[START OF Information shown]
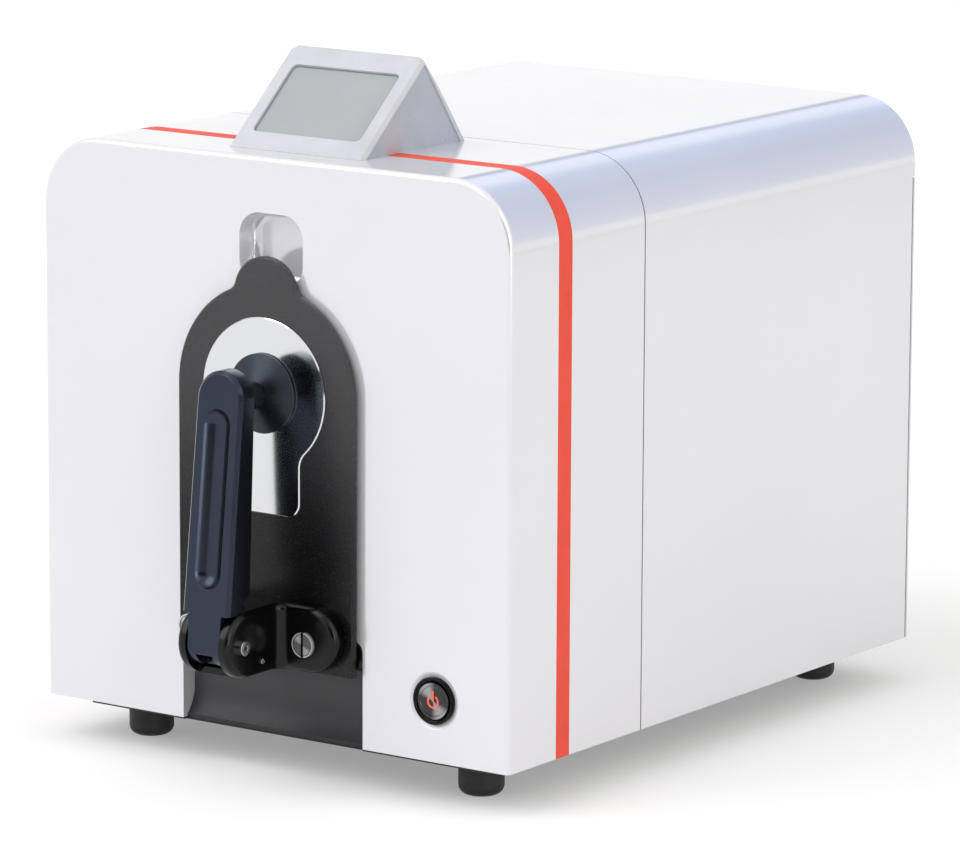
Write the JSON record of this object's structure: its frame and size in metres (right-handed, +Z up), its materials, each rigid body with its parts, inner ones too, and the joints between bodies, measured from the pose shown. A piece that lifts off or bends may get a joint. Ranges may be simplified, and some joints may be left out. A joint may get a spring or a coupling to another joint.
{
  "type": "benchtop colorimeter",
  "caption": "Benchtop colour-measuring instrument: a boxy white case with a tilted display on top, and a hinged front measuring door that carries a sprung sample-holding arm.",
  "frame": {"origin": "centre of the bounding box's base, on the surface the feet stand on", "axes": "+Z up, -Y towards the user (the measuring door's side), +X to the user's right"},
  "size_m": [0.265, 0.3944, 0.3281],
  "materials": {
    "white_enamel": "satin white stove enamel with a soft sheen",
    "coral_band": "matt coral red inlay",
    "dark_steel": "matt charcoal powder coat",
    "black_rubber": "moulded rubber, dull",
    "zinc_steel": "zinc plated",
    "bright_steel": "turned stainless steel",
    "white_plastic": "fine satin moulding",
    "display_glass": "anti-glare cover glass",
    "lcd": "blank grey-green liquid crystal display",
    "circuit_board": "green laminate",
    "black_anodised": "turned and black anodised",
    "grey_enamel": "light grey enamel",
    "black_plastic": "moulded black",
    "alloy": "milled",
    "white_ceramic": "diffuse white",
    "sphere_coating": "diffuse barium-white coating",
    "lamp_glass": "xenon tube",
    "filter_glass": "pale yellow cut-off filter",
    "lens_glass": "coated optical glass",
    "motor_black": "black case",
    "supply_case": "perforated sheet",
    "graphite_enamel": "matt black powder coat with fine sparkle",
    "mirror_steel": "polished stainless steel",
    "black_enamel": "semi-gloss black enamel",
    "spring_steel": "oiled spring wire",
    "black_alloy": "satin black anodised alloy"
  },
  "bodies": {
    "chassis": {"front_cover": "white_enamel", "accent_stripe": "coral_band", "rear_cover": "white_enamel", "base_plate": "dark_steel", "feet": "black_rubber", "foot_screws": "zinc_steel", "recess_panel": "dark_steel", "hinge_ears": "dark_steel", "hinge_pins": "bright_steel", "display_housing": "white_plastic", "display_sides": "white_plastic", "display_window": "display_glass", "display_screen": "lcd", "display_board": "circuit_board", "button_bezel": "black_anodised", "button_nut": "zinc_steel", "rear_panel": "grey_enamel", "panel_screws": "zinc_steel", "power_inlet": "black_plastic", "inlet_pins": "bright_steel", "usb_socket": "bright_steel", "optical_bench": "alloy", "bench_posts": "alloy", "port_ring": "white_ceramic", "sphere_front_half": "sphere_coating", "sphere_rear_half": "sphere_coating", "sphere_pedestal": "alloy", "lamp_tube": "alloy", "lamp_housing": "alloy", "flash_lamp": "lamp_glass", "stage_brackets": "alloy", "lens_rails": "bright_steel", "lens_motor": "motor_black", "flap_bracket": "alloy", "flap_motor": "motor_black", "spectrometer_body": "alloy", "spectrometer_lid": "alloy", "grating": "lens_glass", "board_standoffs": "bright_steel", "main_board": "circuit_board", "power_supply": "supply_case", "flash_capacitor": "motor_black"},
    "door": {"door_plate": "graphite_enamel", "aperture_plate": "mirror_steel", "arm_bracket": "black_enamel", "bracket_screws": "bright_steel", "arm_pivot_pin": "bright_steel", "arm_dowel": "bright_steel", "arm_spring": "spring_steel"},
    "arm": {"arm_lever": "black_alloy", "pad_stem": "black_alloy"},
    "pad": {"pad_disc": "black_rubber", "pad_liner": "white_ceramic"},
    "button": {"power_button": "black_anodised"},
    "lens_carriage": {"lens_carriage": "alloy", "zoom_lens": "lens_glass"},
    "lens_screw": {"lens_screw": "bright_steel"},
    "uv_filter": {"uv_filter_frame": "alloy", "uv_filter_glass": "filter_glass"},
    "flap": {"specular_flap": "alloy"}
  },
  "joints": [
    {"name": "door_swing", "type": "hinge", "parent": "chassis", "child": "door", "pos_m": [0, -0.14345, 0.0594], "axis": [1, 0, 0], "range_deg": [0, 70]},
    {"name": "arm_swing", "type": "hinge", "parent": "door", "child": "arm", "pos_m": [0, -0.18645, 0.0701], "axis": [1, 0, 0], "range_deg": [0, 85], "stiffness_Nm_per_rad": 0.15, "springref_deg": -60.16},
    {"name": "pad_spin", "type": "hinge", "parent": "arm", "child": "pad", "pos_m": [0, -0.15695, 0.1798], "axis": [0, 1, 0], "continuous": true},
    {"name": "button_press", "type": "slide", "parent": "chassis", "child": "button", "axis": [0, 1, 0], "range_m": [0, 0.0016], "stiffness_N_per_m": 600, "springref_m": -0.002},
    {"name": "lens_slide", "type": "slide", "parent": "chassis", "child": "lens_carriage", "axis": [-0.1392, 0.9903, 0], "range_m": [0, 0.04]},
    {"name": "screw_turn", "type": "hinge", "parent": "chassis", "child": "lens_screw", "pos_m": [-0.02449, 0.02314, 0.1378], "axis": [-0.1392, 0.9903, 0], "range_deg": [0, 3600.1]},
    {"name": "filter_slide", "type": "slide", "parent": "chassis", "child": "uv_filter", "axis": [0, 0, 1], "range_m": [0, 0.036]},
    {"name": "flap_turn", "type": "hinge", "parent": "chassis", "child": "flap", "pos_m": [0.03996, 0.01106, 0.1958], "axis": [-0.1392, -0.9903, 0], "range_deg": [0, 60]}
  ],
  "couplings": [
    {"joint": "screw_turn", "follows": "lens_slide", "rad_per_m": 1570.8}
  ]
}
[END OF Information shown]
- [Problem requirements]
Copy all of the data. Keep every word exactly as it is.

- [Correct answer]
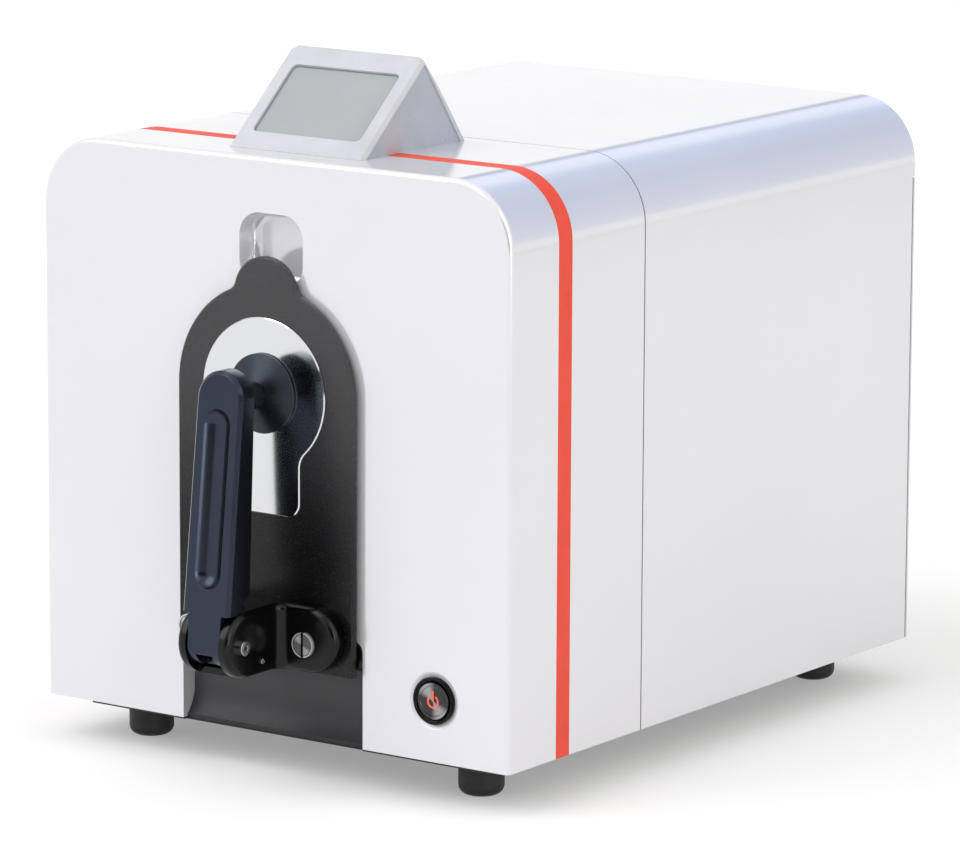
Write the JSON record of this object's structure: its frame and size in metres (right-handed, +Z up), its materials, each rigid body with its parts, inner ones too, and the joints between bodies, measured from the pose shown. A piece that lifts off or bends may get a joint. Ranges may be simplified, and some joints may be left out. A joint may get a spring or a coupling to another joint.
{
  "type": "benchtop colorimeter",
  "caption": "Benchtop colour-measuring instrument: a boxy white case with a tilted display on top, and a hinged front measuring door that carries a sprung sample-holding arm.",
  "frame": {"origin": "centre of the bounding box's base, on the surface the feet stand on", "axes": "+Z up, -Y towards the user (the measuring door's side), +X to the user's right"},
  "size_m": [0.265, 0.3944, 0.3281],
  "materials": {
    "white_enamel": "satin white stove enamel with a soft sheen",
    "coral_band": "matt coral red inlay",
    "dark_steel": "matt charcoal powder coat",
    "black_rubber": "moulded rubber, dull",
    "zinc_steel": "zinc plated",
    "bright_steel": "turned stainless steel",
    "white_plastic": "fine satin moulding",
    "display_glass": "anti-glare cover glass",
    "lcd": "blank grey-green liquid crystal display",
    "circuit_board": "green laminate",
    "black_anodised": "turned and black anodised",
    "grey_enamel": "light grey enamel",
    "black_plastic": "moulded black",
    "alloy": "milled",
    "white_ceramic": "diffuse white",
    "sphere_coating": "diffuse barium-white coating",
    "lamp_glass": "xenon tube",
    "filter_glass": "pale yellow cut-off filter",
    "lens_glass": "coated optical glass",
    "motor_black": "black case",
    "supply_case": "perforated sheet",
    "graphite_enamel": "matt black powder coat with fine sparkle",
    "mirror_steel": "polished stainless steel",
    "black_enamel": "semi-gloss black enamel",
    "spring_steel": "oiled spring wire",
    "black_alloy": "satin black anodised alloy"
  },
  "bodies": {
    "chassis": {"front_cover": "white_enamel", "accent_stripe": "coral_band", "rear_cover": "white_enamel", "base_plate": "dark_steel", "feet": "black_rubber", "foot_screws": "zinc_steel", "recess_panel": "dark_steel", "hinge_ears": "dark_steel", "hinge_pins": "bright_steel", "display_housing": "white_plastic", "display_sides": "white_plastic", "display_window": "display_glass", "display_screen": "lcd", "display_board": "circuit_board", "button_bezel": "black_anodised", "button_nut": "zinc_steel", "rear_panel": "grey_enamel", "panel_screws": "zinc_steel", "power_inlet": "black_plastic", "inlet_pins": "bright_steel", "usb_socket": "bright_steel", "optical_bench": "alloy", "bench_posts": "alloy", "port_ring": "white_ceramic", "sphere_front_half": "sphere_coating", "sphere_rear_half": "sphere_coating", "sphere_pedestal": "alloy", "lamp_tube": "alloy", "lamp_housing": "alloy", "flash_lamp": "lamp_glass", "stage_brackets": "alloy", "lens_rails": "bright_steel", "lens_motor": "motor_black", "flap_bracket": "alloy", "flap_motor": "motor_black", "spectrometer_body": "alloy", "spectrometer_lid": "alloy", "grating": "lens_glass", "board_standoffs": "bright_steel", "main_board": "circuit_board", "power_supply": "supply_case", "flash_capacitor": "motor_black"},
    "door": {"door_plate": "graphite_enamel", "aperture_plate": "mirror_steel", "arm_bracket": "black_enamel", "bracket_screws": "bright_steel", "arm_pivot_pin": "bright_steel", "arm_dowel": "bright_steel", "arm_spring": "spring_steel"},
    "arm": {"arm_lever": "black_alloy", "pad_stem": "black_alloy"},
    "pad": {"pad_disc": "black_rubber", "pad_liner": "white_ceramic"},
    "button": {"power_button": "black_anodised"},
    "lens_carriage": {"lens_carriage": "alloy", "zoom_lens": "lens_glass"},
    "lens_screw": {"lens_screw": "bright_steel"},
    "uv_filter": {"uv_filter_frame": "alloy", "uv_filter_glass": "filter_glass"},
    "flap": {"specular_flap": "alloy"}
  },
  "joints": [
    {"name": "door_swing", "type": "hinge", "parent": "chassis", "child": "door", "pos_m": [0, -0.14345, 0.0594], "axis": [1, 0, 0], "range_deg": [0, 70]},
    {"name": "arm_swing", "type": "hinge", "parent": "door", "child": "arm", "pos_m": [0, -0.18645, 0.0701], "axis": [1, 0, 0], "range_deg": [0, 85], "stiffness_Nm_per_rad": 0.15, "springref_deg": -60.16},
    {"name": "pad_spin", "type": "hinge", "parent": "arm", "child": "pad", "pos_m": [0, -0.15695, 0.1798], "axis": [0, 1, 0], "continuous": true},
    {"name": "button_press", "type": "slide", "parent": "chassis", "child": "button", "axis": [0, 1, 0], "range_m": [0, 0.0016], "stiffness_N_per_m": 600, "springref_m": -0.002},
    {"name": "lens_slide", "type": "slide", "parent": "chassis", "child": "lens_carriage", "axis": [-0.1392, 0.9903, 0], "range_m": [0, 0.04]},
    {"name": "screw_turn", "type": "hinge", "parent": "chassis", "child": "lens_screw", "pos_m": [-0.02449, 0.02314, 0.1378], "axis": [-0.1392, 0.9903, 0], "range_deg": [0, 3600.1]},
    {"name": "filter_slide", "type": "slide", "parent": "chassis", "child": "uv_filter", "axis": [0, 0, 1], "range_m": [0, 0.036]},
    {"name": "flap_turn", "type": "hinge", "parent": "chassis", "child": "flap", "pos_m": [0.03996, 0.01106, 0.1958], "axis": [-0.1392, -0.9903, 0], "range_deg": [0, 60]}
  ],
  "couplings": [
    {"joint": "screw_turn", "follows": "lens_slide", "rad_per_m": 1570.8}
  ]
}